The document contains a list of canonical books.

They deal mostly with the office and duties of a Christian bishop, the qualifications and conduct of the clergy, the religious life of the Christian flock (abstinence, fasting), its external administration (excommunication, synods, relations with pagans and Jews), the sacraments (Baptism, Eucharist, Marriage); in a word, they are a handy summary of the statutory legislation of the Early Church.

The last of these decrees contains a very important list or canon of the Holy Scriptures.

Most modern critics agree that they could not have been composed before the Council of Antioch of 341, some twenty of whose canons they quote; nor even before the latter end of the 4th century, since they are certainly posterior to the Apostolic Constitutions. Franz Xaver von Funk, admittedly a foremost authority on the latter and all similar early canonical texts, locates the composition of the Apostolic Canons in the 5th century, near the year 400. Thereby he approaches the opinion of his scholarly predecessor, Johann Sebastian Drey, the first among modern writers to study profoundly these ancient canons; he distinguished two editions of them, a shorter one (fifty) about the middle of the 5th century, and a longer one (eighty-five) early in the 6th century. Von Funk admits but one edition. They were certainly current in the Eastern Church in the first quarter of the 6th century, for in about 520 Severus of Antioch quotes canons 21-23.

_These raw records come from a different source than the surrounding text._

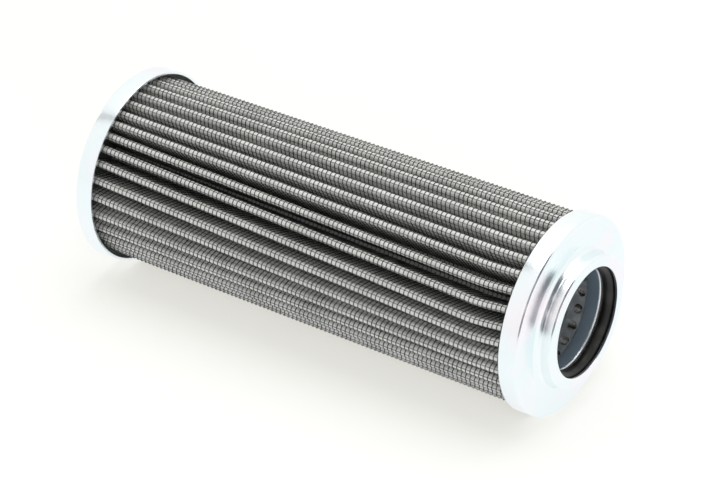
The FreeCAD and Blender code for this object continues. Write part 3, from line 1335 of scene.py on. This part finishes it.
@dataclass(frozen=True)
class Lamp:
    """A square soft lamp that faces the part."""

    name: str
    place: Place
    size: float
    watts: float

    def build(self, target: Vector) -> None:
        """Hangs the lamp.

        Args:
            target: The point that it faces.
        """
        data = bpy.data.lights.new(self.name, "AREA")
        data.shape, data.size = "SQUARE", self.size
        data.energy = self.watts
        lamp = bpy.data.objects.new(self.name, data)
        lamp.location = Vector(self.place)
        lamp.rotation_euler = (target - lamp.location).to_track_quat("-Z", "Y").to_euler()
        bpy.context.scene.collection.objects.link(lamp)


@dataclass(frozen=True)
class Card:
    """A dark card that only reflections show.

    It stands as far from the target as the camera, turned from it about the axis, with side 1 on the
    camera's side of the target along the axis and -1 on the other.
    """

    turn_deg: float
    side: float
    width: float


@dataclass(frozen=True)
class Studio:
    """The pale floor that the part lies on, the soft lamps, the cards, the white surround and the camera."""

    floor_level: float = 34.0 * MM
    floor_half: float = 4.0
    floor_color: Color = (0.93, 0.965, 1.0)
    floor_glow: float = 0.60
    floor_glow_color: Color = (1.0, 0.98, 0.90)
    floor_shine: float = 0.85
    surround: float = 0.56
    card_height: float = 1.1
    card_color: Color = (0.050, 0.062, 0.085)
    cards: tuple[Card, ...] = (
        Card(-40.0, 1.0, 0.72),
        Card(25.0, 1.0, 0.54),
        Card(-36.0, -1.0, 0.07),
        Card(-5.0, 1.0, 0.46),
    )
    target: Place = (0.0, 0.0, 88.0 * MM)
    camera_place: Place = (0.73260, -0.55346, 0.58775)
    camera_forward: Place = (-0.702605, 0.530160, -0.474631)
    camera_down: Place = (0.439312, 0.847900, 0.296781)
    camera_clip: Span = (0.05, 20.0)
    lens: float = 157.70
    sensor: float = 36.0
    lamps: tuple[Lamp, ...] = (
        Lamp("key_lamp", (-0.18, -1.18, 0.16), 1.1, 10.0),
        Lamp("front_lamp", (0.95, -0.55, 0.90), 0.8, 6.5),
        Lamp("under_lamp", (0.20, 1.10, 0.30), 0.9, 2.5),
    )

    def build_floor(self) -> None:
        """Lays the floor, clear from below and to shadow rays, so that no view or lamp is blocked."""
        half = self.floor_half
        sides = (Vector((half, 0.0, 0.0)), Vector((0.0, 0.0, half)))
        mesh = quad_mesh("floor", Vector((0.0, self.floor_level, 0.0)), *sides)
        floor = add_piece("floor", mesh)
        made, graph = bare_material("floor_finish")
        path = graph.node("ShaderNodeLightPath", output="Is Camera Ray")
        glossy = path.part("Is Glossy Ray")
        seen = (path * self.floor_glow).math("MAXIMUM", glossy * self.floor_shine)
        glow_color = graph.mix(glossy, self.floor_glow_color, WHITE)
        lit = graph.node("ShaderNodeBsdfDiffuse", None, {"Color": (*self.floor_color, 1.0)})
        glow = graph.node("ShaderNodeEmission", None, {"Color": glow_color, "Strength": 1.0})
        pale = graph.node("ShaderNodeMixShader", None, {0: seen, 1: lit, 2: glow})
        below = graph.node("ShaderNodeNewGeometry", output="Backfacing")
        clear = below.math("MAXIMUM", path.part("Is Shadow Ray"))
        see_through = graph.node("ShaderNodeBsdfTransparent")
        graph.set_surface(graph.node("ShaderNodeMixShader", None, {0: clear, 1: pale, 2: see_through}))
        mesh.materials.append(made)

    def build_cards(self) -> None:
        """Hangs the dark cards, which stand for the dark parts of a room."""
        target = Vector(self.target)
        ray = Vector(self.camera_place) - target
        made = self.card_finish()
        for index, card in enumerate(self.cards, start=1):
            turn = Matrix.Rotation(math.radians(card.turn_deg), 3, "Z")
            back = turn @ Vector((ray.x, ray.y, card.side * ray.z))
            across = Vector((0.0, 0.0, 1.0)).cross(back).normalized()
            along = back.cross(across).normalized()
            half = (across * (card.width / 2), along * (self.card_height / 2))
            mesh = quad_mesh(f"dark_card_{index}", target + back, *half)
            mesh.materials.append(made)
            add_piece(f"dark_card_{index}", mesh)

    def card_finish(self) -> bpy.types.Material:
        """Makes the cards' finish, dark to reflections and clear to every other ray.

        Returns:
            The material.
        """
        made, graph = bare_material("card_finish")
        seen = graph.node("ShaderNodeLightPath", output="Is Glossy Ray")
        clear = graph.node("ShaderNodeBsdfTransparent")
        dark = graph.node("ShaderNodeEmission", None, {"Color": (*self.card_color, 1.0), "Strength": 1.0})
        graph.set_surface(graph.node("ShaderNodeMixShader", None, {0: seen, 1: clear, 2: dark}))
        return made

    def build_surround(self) -> None:
        """Makes the world white to the camera and to reflections, and a soft light to the rest."""
        world = bpy.data.worlds.new("surround")
        world.use_nodes = True
        bpy.context.scene.world = world
        graph = Graph(world.node_tree)
        path = graph.node("ShaderNodeLightPath", output="Is Camera Ray")
        seen = path.math("MAXIMUM", path.part("Is Glossy Ray"))
        seen = seen.math("MAXIMUM", path.part("Is Transmission Ray"))
        strength = seen * (1.0 - self.surround) + self.surround
        graph.feed(world.node_tree.nodes["Background"].inputs["Color"], (*WHITE, 1.0))
        graph.feed(world.node_tree.nodes["Background"].inputs["Strength"], strength)

    def build_camera(self) -> None:
        """Sets the camera at the photograph's place, rolled so that the floor is down."""
        data = bpy.data.cameras.new("photo_camera")
        data.sensor_width, data.lens = self.sensor, self.lens
        data.clip_start, data.clip_end = self.camera_clip
        camera = bpy.data.objects.new("photo_camera", data)
        back, up = -Vector(self.camera_forward).normalized(), -Vector(self.camera_down).normalized()
        right = up.cross(back)
        turn = Matrix((right, up, back)).transposed()
        camera.matrix_world = Matrix.Translation(self.camera_place) @ turn.to_4x4()
        bpy.context.scene.collection.objects.link(camera)
        bpy.context.scene.camera = camera

    def build(self) -> None:
        """Builds the stage."""
        bpy.context.scene.view_settings.view_transform = "Standard"
        self.build_floor()
        self.build_cards()
        self.build_surround()
        for lamp in self.lamps:
            lamp.build(Vector(self.target))
        self.build_camera()
        LOG.info("stage: floor, %d cards, surround, %d lamps and camera", len(self.cards), len(self.lamps))


def main() -> None:
    """Builds the stage and every sub-assembly."""
    logging.basicConfig(level=logging.INFO, format="%(name)s %(message)s")
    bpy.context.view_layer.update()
    for assembly in (Studio(), ClosedCap(), OpenCap(), Mouth(), SupportTube(), PleatedPack(), Adhesive()):
        assembly.build()


if __name__ == "__main__":
    main()
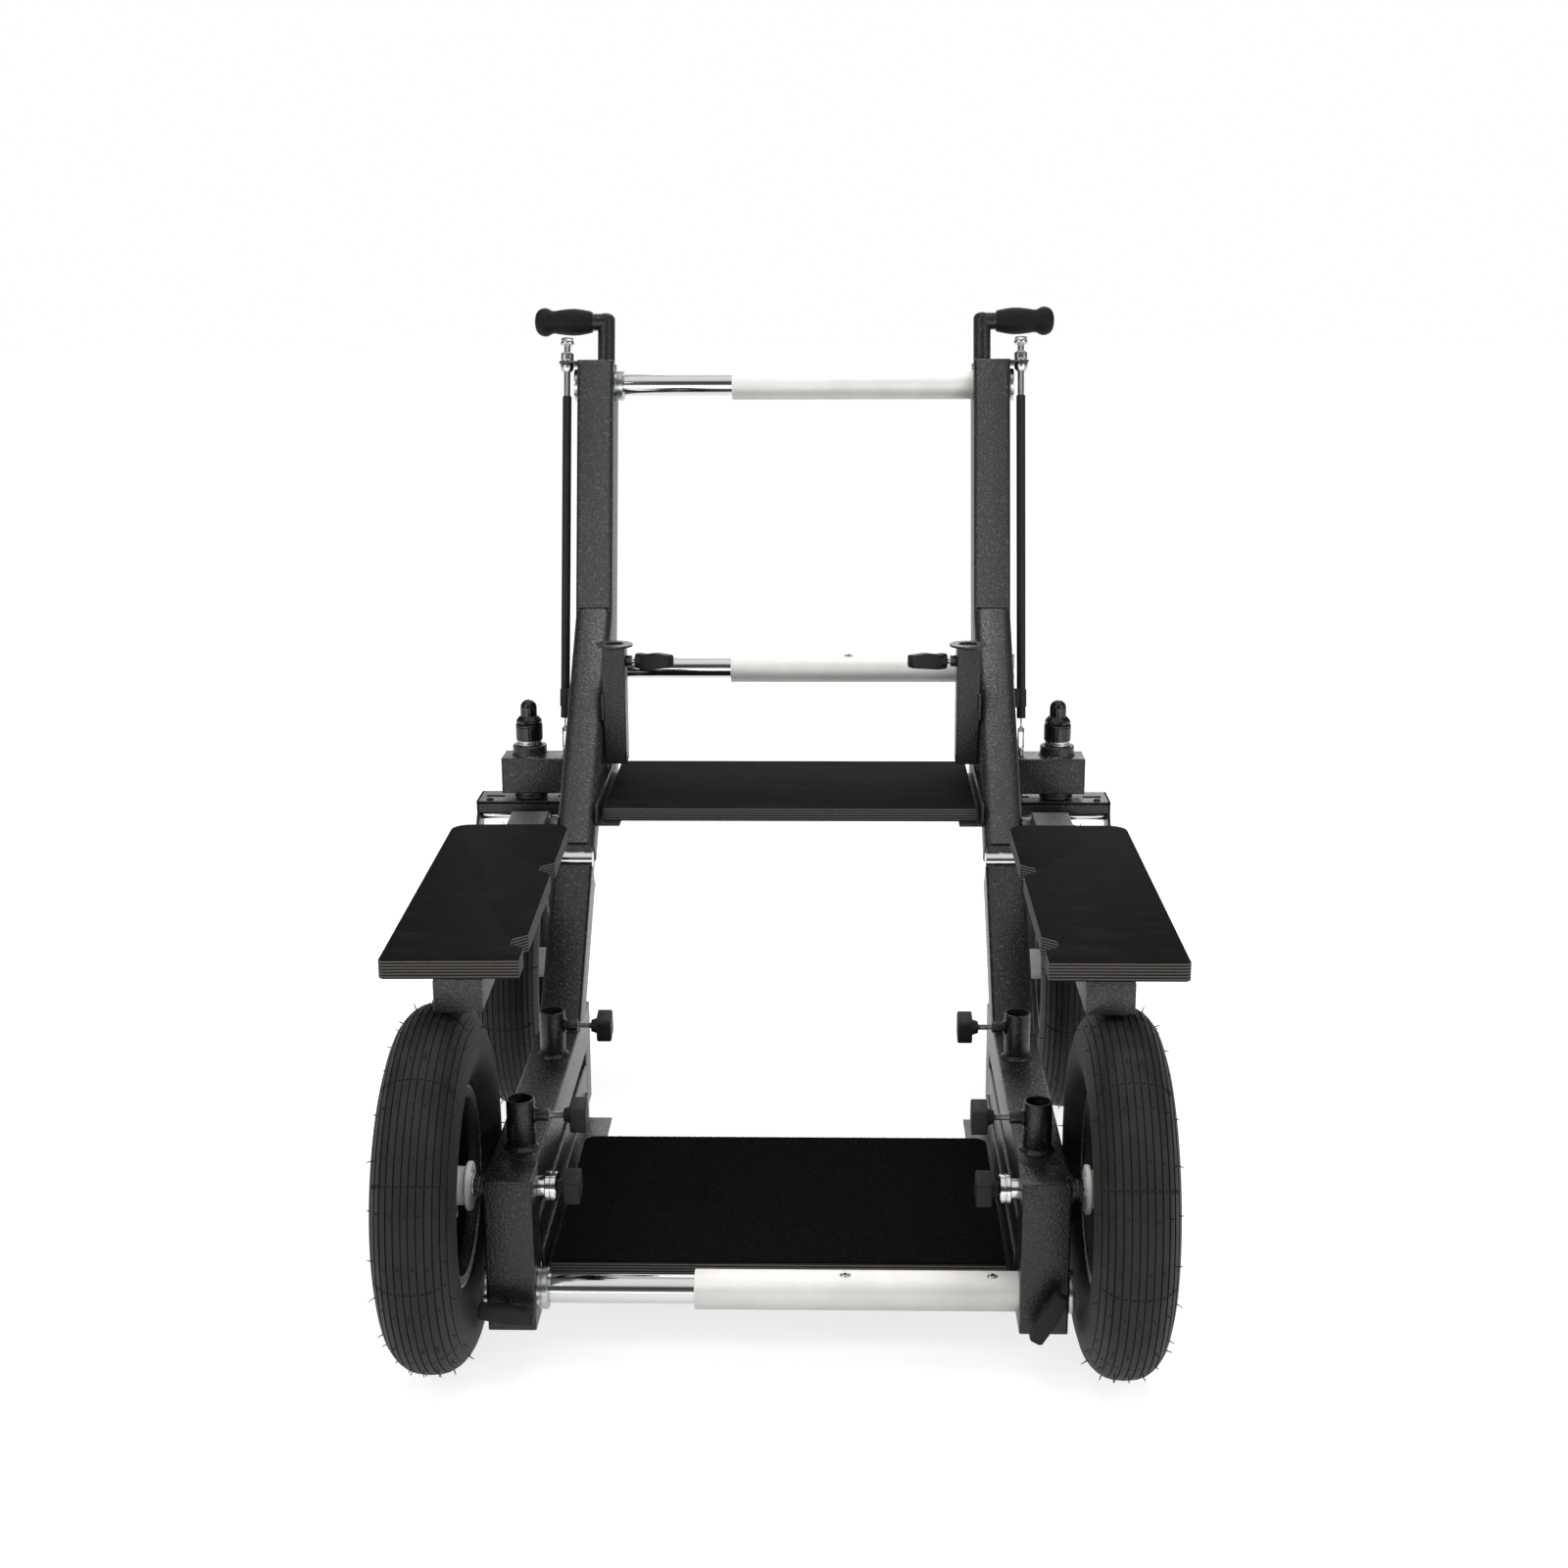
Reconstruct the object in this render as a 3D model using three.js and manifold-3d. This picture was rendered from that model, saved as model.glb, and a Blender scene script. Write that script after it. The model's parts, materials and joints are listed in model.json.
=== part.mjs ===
// Doorway dolly: two welded side frames on pneumatic wheels, held apart by three telescoping
// cross tubes. It carries a low platform, a seat board and two side boards, and it rolls on
// two fixed wheels in front and two swivel casters under the push handles.
// Millimetres, +Z up, +Y from the platform end towards the handles. Each side is drawn with
// its outward direction along +X, and the left side is its mirror image. While it is drawn,
// Y is measured from the front face of the front uprights; the last lines move the whole
// machine so that the origin is on the floor under its middle.

import * as THREE from 'three';
import { mergeVertices } from 'three/addons/utils/BufferGeometryUtils.js';
import Module from 'manifold-3d';

const wasm = await Module();
wasm.setup();

// Clearances
const seatGap = 0.3;
const turnGap = 0.5;
const weldBite = 0.5;
const overrun = 2;

// Side frame tube and width
const tubeSize = 50;
const tubeWall = 2.5;
const halfTrack = 274;

// Wheels
const tyreRadius = 190;
const tyreWidth = 84;
const tyreWall = 11;
const beadRadius = 96;
const rimWidth = 52;
const rimWall = 4;
const rimLip = 3;
const rimLipHeight = 8;
const rimWebThickness = 6;
const hubRadius = 25.5;
const hubFlange = 5;
const hubBarrelRadius = 20;
const hubReach = 34;
const rearWheelOutset = 66;

// Front half of a side frame
const uprightBottom = 48.5;
const frontFrameLength = 530;
const railGap = 15;
const rearFootHeight = 90;
const axleSetback = 44;

// Sloping leg
const legFootInset = 106;
const legFootY = frontFrameLength - legFootInset;
const legSlope = THREE.MathUtils.degToRad(41.45);
const legWeldReach = 5;
const legSpigotLength = 110;
const legSplitGap = 1;
const upperLegLead = 12;
const legPostReach = 12;
const legHollowStart = 3;

// Rear post
const postLean = THREE.MathUtils.degToRad(16.3);
const postDepth = 80;
const postTop = 978;
const kingpinBeyondFoot = 466;
const kingpinY = legFootY + kingpinBeyondFoot;

// Caster arm and its bearing housings
const wheelHeadroom = 6;
const lowerCollarHeight = 9.5;
const lowerCollarRadius = 23;
const upperCollarHeight = 15;
const upperCollarRadius = 23.5;
const casterArmOverhang = 37;

// Kingpin stack
const kingpinRadius = 12;
const thrustWasherRadius = 19;
const thrustWasherThickness = 3;
const bushRadius = 18.7;
const bushHeight = 26;
const kingNutWidth = 31;
const kingNutHeight = 11;
const acornRadius = 11.5;
const acornHeight = 22.5;

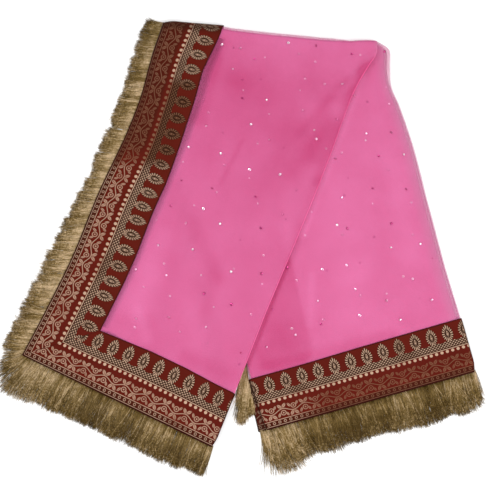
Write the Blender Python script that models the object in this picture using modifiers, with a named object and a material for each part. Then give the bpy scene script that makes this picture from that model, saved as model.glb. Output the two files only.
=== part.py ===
"""A dupatta stole laid out flat: a long net cloth folded in thirds, then doubled over a slanting
top fold, so that its two ends spread like an upturned V, the left one on top.

The net is bound by a woven border tape with mitred corners, and a thread fringe hangs from the
tape.  Both arms rest on the ground plane z = 0.  Metres, +Z up.
"""
import math
import random
from collections import namedtuple

import bmesh
import bpy
import numpy as np
from mathutils import Vector

MM = 0.001
COLLECTION = "dupatta_stole"

# ---------------------------------------------------------------- driving sizes, in metres
GAP = 0.3 * MM               # clear space left between pieces that are sewn together
NET_WALL = 1.0 * MM          # face panel of net
TAPE_WALL = 1.0 * MM         # woven border tape
PILE = 5.7 * MM              # hidden layers of one arm, pressed together
FACE_TOP = PILE + GAP + NET_WALL
ARM_ON_ARM = FACE_TOP + GAP  # how far the left arm is lifted where it lies on the right one
STACK_TOP = ARM_ON_ARM + FACE_TOP
LIFT_CLEAR = 20 * MM         # it is lifted in full up to this far outside the right arm
LIFT_RUN = 36 * MM           # and then slopes down to the ground over this length
SIDE_ROLL = FACE_TOP / 2     # radius of a folded side
TOP_ROLL = STACK_TOP / 2     # radius of the top fold
OPEN_EDGE_TOP = 2.6 * MM     # height of the face where the cloth ends
DROOP = 15 * MM              # strip along an open edge in which the face sinks down
DROOP_MARKS = (4 * MM, 7.4 * MM, 10.8 * MM, DROOP)    # mesh lines within that strip
SIDE_BORDER = 77 * MM        # width of the border tape along the sides of the net
END_BORDER = 71.5 * MM       # and across its ends, where more of it is taken up by the seam
MITRE_GAP = 0.7 * MM         # both tapes stop this far short of the mitre
PILE_FOLD_TUCK = 3.9 * MM    # the hidden layers end this far inside a folded side
PILE_TOP_TUCK = 2.4 * MM     # and this far below the first mesh row
CORNER_CLEAR = 26 * MM       # the top fold stays above the right arm this near to its right end
RIGHT_TOP_TUCK = 6.8 * MM    # the right arm ends this far inside the top fold of the left one
EDGE_PIECES = 60             # straight pieces in the line of each edge
SIDE_FRINGE_SPLIT = 0.26     # the side fringe is sewn on in two lengths that meet here
FACE_COLUMNS = 8             # even mesh columns between the side tape and the fold
FACE_ROWS = 18               # even mesh rows between the top fold and the end tape
ROLL_TURN = math.radians(150)       # a face panel turns under its fold this far
TAPE_TURN = math.radians(112)       # and a tape this far
UNDER_FRINGE_FROM = 0.925    # its fringe shows from here on
UNDER_FROM = 0.885           # the lower layer's tape peeks out from here on down to the hem
UNDER_CLEAR = 1.8 * MM       # it starts this far outside the fold above it
UNDER_TAPE = (4 * MM, 9 * MM)       # and is this wide at its upper end and at the hem
UNDER_TOP = 2.4 * MM         # height of its top face

# ---------------------------------------------------------------- arms: one row per section
# along: 0 at the top fold, 1 at the hem.  The left and right ends of each section, in mm.
Section = namedtuple("Section", "along left_x left_y right_x right_y")
LEFT_ARM = (
    Section(0.00, -117, 330, 181, 306),
    Section(0.04, -123, 310, 178, 281),
    Section(0.08, -129, 291, 165, 261),
    Section(0.14, -137, 262, 147, 229),
    Section(0.22, -147, 223, 130, 184),
    Section(0.32, -163, 175, 109, 126),
    Section(0.52, -202, 82, 64, 12),
    Section(0.72, -237, -14, 17, -102),
    Section(0.86, -266, -79, -14, -181),
    Section(1.00, -296, -142, -46, -262),
)
RIGHT_ARM = (
    Section(0.00, -117, 330, 168, 305),
    Section(0.04, -111, 307, 194, 288),
    Section(0.08, -106, 284, 198, 270),
    Section(0.14, -97, 250, 198, 240),
    Section(0.22, -85, 205, 208, 206),
    Section(0.32, -71, 148, 222, 159),
    Section(0.52, -44, 34, 243, 64),
    Section(0.72, -17, -80, 264, -30),
    Section(0.86, 2, -160, 281, -96),
    Section(1.00, 21, -240, 297, -163),
)

# Soft folds of the face panels: from one end to the other, half width and height, in mm.
Crease = namedtuple("Crease", "x0 y0 x1 y1 half_width height")
LEFT_CREASES = (
    Crease(168, 262, 96, 205, 26, 1.3),
    Crease(96, 205, 62, 120, 22, 0.8),
    Crease(-20, 250, -62, 60, 34, 0.7),
    Crease(60, 150, -20, -70, 32, 0.8),
)
RIGHT_CREASES = (
    Crease(172, 190, 196, 60, 26, 0.9),
    Crease(124, -10, 104, -92, 34, 0.8),
    Crease(205, 20, 232, -60, 28, -0.5),
)

# Fringe: the spacing of its locks and their lengths at both ends of the row, in mm.
Fringe = namedtuple("Fringe", "pitch length_start length_end lean_start lean_end seed")
UPPER_SIDE_FRINGE = Fringe(6.4, 24, 25, 0, 0, 11)
LOWER_SIDE_FRINGE = Fringe(6.4, 25, 29, 0, 24, 15)
LEFT_END_FRINGE = Fringe(6.2, 50, 38, -28, 12, 12)
RIGHT_END_FRINGE = Fringe(6.2, 46, 46, -10, 4, 13)
UNDER_FRINGE = Fringe(6.2, 4, 17, 0, 4, 14)
FAN_SHARE = 0.08             # the locks lean over only in this share of the row at each end
LENGTH_PLAY = 2.0            # how much the locks' lengths vary, in mm
LEAN_PLAY = 1.4              # and their directions, in degrees
BACKING_WIDTH = 2.4 * MM
BACKING_BOTTOM = 1.1 * MM
BACKING_TOP = 2.5 * MM
LOCK_SHARE = 0.66            # width of a lock's root, as a share of the spacing
LOCK_STEPS = ((0.55, 0.85), (1.0, 0.45))    # share of the length, share of the root's width
LOCK_THICKNESS = (1.1 * MM, 0.6 * MM)
LOCK_FLOOR = 0.35 * MM       # the underside of each tip hangs this far above the ground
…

The original Greek text claims the Apostolic Canons are the very legislation of the Apostles themselves, at least as promulgated by their great disciple, Clement. Nevertheless, the Catholic Encyclopedia considers their claim to genuine Apostolic origin is "quite false and untenable" despite the fact that they are "a venerable mirror of ancient Christian life and blameless in doctrine". At least half of the canons are derived from earlier constitutions, and probably not many of them are the actual productions of the compiler, whose aim was to gloss over the real nature of the Constitutions, and secure their incorporation with the Epistles of Clement in the New Testament of his day. The Codex Alexandrinus does indeed append the Clementine Epistles to its text of the New Testament. The Canons may be a little later in date than the preceding Constitutions, but they are evidently from the same Syrian theological circle.

The author seems to be from Syria, since the Syro-Macedonian calendar is utilized. The contents are borrowed mostly from the Syrian council (Council of Antioch, 341). According to Von Funk the Canons are identical with the compiler or interpolator of the Apostolic Constitutions, who was certainly also Syrian.